John Jilnicki, a member of the town legal staff who has been working on the draft law, initially proposed limiting the moratorium to properties on the north side of the highway in the central business and commercial industrial zoning categories.

However, Mr. Cantwell and several other members of the town board pushed back, directing him to include south of the highway properties that would be subject to site plan review as well. These would include several residentially zoned parcels with nonconforming businesses on them that pre-dated the modern land use rules.

Mr. Jilnicki also suggested exempting from the ban proposals of up to 25 percent expansion of an existing business. The 25 percent figure, he said, was on the high end of averages seen in similar moratoriums elsewhere.

Mr. Cantwell suggested the exemption should be somewhat less generous, perhaps capping it at 10 percent. He also said that it might also include subdivisions among the projects held in abeyance while the Wainscott study is being written.

“Another question that comes out of this, is why we are not considering this for each hamlet?” Mr. Cantwell asked. The question went unanswered.

The Wainscott moratorium area would extend from West Gate Road, on the west side of the hamlet, to Wainscott Stone Road. Parcels with houses on them would not be affected. The building ban would extend several lots in from the highway in the central business and commercial industrial zones and include a sand mine and a masonry supply site, both of which had long been thought to be prime candidates for redevelopment.

The town board could vote as early as this evening to set a date for a hearing on the moratorium for next month, Mr. Cantwell said, perhaps as soon as Oct. 6.

Pressure for the moratorium from the Wainscott Citizens Advisory Committee, a group created by the town board to help keep an eye on the hamlet, was substantial. In a June letter to the town board the citizens committee said that the Wainscott business district had been allowed to develop in a haphazard manner.

The letter cited “industrial uses with cement trucks throwing up dust laden with chemicals and warehousing operations next door to retail clothing stores and restaurants.”

It went on, “Without a moratorium on significant planning decisions within Wainscott, the current town board is unintentionally permitting further degradation within Wainscott,” in contradiction of the 2005 East Hampton Town Comprehensive Plan.

Speaking at Tuesday’s town board meeting, Marguerite Wolffsohn, the town planning director, said, “People in Wainscott wanted to transform that from a highway strip to a walk-able community.”

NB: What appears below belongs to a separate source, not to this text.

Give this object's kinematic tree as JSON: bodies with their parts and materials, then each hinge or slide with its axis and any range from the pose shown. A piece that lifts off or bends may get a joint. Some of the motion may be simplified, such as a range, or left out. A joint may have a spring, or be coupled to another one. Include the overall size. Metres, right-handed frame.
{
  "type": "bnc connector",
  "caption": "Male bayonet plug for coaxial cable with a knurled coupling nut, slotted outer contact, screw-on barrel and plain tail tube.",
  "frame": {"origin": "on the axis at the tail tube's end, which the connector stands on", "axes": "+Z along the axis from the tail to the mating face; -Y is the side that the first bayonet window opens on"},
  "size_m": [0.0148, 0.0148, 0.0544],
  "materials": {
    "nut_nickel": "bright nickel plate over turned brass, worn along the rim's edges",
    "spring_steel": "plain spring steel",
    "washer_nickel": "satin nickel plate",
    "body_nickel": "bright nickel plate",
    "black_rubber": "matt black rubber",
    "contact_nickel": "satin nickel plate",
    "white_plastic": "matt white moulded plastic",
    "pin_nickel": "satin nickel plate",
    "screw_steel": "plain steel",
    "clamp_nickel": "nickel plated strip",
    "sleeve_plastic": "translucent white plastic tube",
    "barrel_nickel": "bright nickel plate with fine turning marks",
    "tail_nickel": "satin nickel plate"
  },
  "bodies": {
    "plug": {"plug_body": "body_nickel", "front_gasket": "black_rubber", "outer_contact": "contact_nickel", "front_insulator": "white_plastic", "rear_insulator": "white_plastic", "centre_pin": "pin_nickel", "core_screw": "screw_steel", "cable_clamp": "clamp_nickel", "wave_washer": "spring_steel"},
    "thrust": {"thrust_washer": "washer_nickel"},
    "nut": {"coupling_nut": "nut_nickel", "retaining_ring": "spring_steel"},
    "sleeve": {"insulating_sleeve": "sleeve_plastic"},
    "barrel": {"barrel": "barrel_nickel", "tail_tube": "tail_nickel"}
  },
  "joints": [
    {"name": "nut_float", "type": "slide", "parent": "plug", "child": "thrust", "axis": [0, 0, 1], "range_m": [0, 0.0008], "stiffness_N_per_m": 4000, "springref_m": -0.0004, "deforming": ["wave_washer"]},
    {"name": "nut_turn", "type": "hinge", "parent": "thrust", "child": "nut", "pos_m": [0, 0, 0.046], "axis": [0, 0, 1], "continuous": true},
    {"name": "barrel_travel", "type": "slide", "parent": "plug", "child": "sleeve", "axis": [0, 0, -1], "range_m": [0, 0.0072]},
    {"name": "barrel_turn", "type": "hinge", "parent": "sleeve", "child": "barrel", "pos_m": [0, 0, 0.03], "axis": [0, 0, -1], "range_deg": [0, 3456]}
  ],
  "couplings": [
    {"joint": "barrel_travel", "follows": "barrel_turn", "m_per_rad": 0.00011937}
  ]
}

Town Councilman Fred Overton remarked about congestion on Montauk Highway in Wainscott and how drivers looking to avoid frustrating delays were increasingly seeking alternate routes through residential areas. “How is this going to solve traffic problems? What is the big picture in the end?” he asked.

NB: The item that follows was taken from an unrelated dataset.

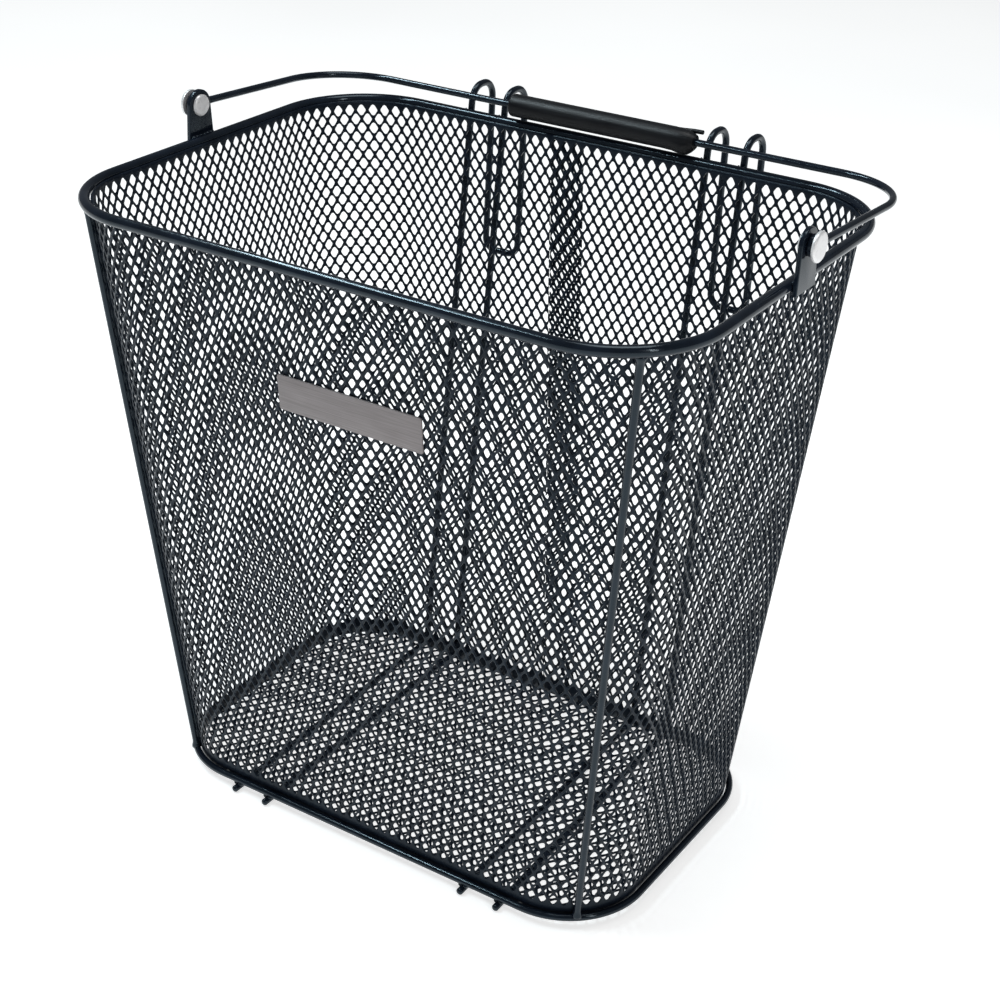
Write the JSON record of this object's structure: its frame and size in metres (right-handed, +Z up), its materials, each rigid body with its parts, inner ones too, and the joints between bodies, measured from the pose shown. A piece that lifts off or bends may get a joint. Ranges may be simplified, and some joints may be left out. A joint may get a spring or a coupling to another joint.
{
  "type": "wire mesh bicycle basket",
  "caption": "Tall tapered expanded-metal basket for a bicycle, with wire hooks that hang it on a rail, a swinging bail handle with a plastic grip, and a blank front plate.",
  "frame": {"origin": "centre of the bounding box's underside, under the runners of the hook wires", "axes": "+X along the long walls, +Y towards the hooks at the back, +Z up"},
  "size_m": [0.3828, 0.2864, 0.3728],
  "materials": {
    "coat": "glossy dark navy powder coat on steel",
    "zinc": "bright zinc-plated rivet heads",
    "grip_plastic": "black satin plastic",
    "plate": "dull grey-brown stamped plate, blank"
  },
  "bodies": {
    "basket": {"top_rim": "coat", "bottom_rim": "coat", "wall_front": "coat", "wall_back": "coat", "wall_left": "coat", "wall_right": "coat", "wall_corner_front_left": "coat", "wall_corner_front_right": "coat", "wall_corner_back_left": "coat", "wall_corner_back_right": "coat", "wall_lap": "coat", "floor_mesh": "coat", "corner_rod_left": "coat", "hook_wire_left": "coat", "lug_left": "coat", "rivet_left": "zinc", "corner_rod_right": "coat", "hook_wire_right": "coat", "lug_right": "coat", "rivet_right": "zinc", "name_plate": "plate"},
    "bail": {"bail_wire": "coat", "grip": "grip_plastic"}
  },
  "joints": [
    {"name": "bail_swing", "type": "hinge", "parent": "basket", "child": "bail", "pos_m": [0, -0.01323, 0.3643], "axis": [1, 0, 0], "range_deg": [0, 186.6]}
  ]
}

“A moratorium gives us a chance to develop the plan,” Ms. Wolffsohn said.

Additional hamlet studies are under way for Springs, North Main Street in East Hampton, Amagansett, and the Montauk downtown and dock areas.

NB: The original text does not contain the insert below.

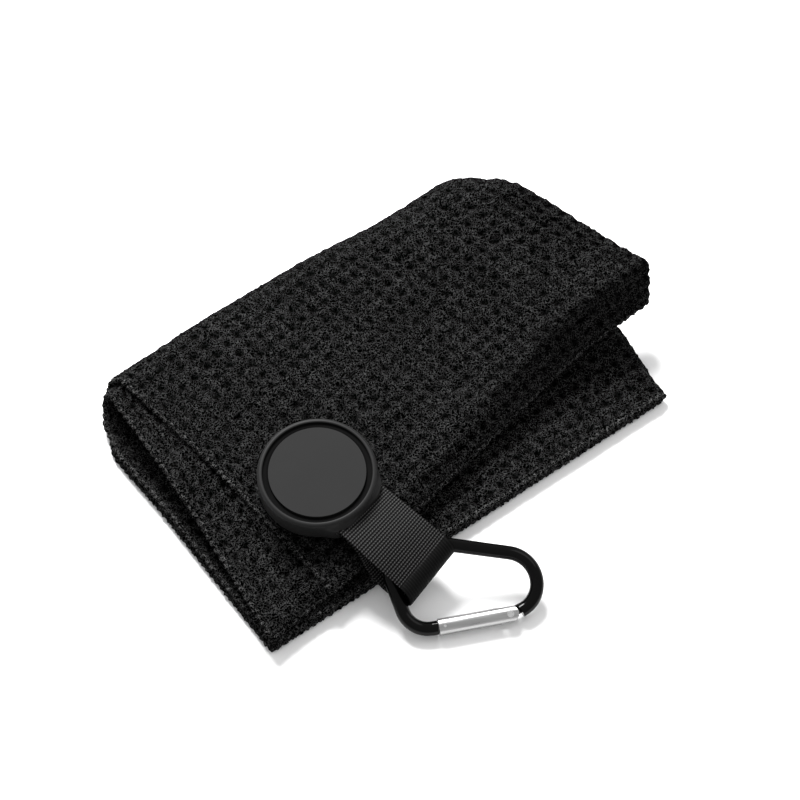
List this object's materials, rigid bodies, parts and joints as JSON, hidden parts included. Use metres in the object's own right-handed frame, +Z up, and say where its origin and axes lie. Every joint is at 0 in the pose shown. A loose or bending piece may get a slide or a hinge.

If the Wainscott moratorium is put in place, property owners would be able to request an exemption from the town board during its duration, according to the draft.

A similar moratorium in Sag Harbor Village expired in the spring. It had been imposed to buy officials time to write new building rules to limit the trend toward super-sizing houses in the village.

“There is no point in having a hamlet study making positive recommendations and then have it go in the other way while the study is under way,” Simon Kinsella, a Wainscott resident and member of the citizens advisory committee, said in an interview on Tuesday.

“This is the gateway of East Hampton,” he said, “and the busiest section of road in East Hampton Town. . . . It’s an extraordinary situation.”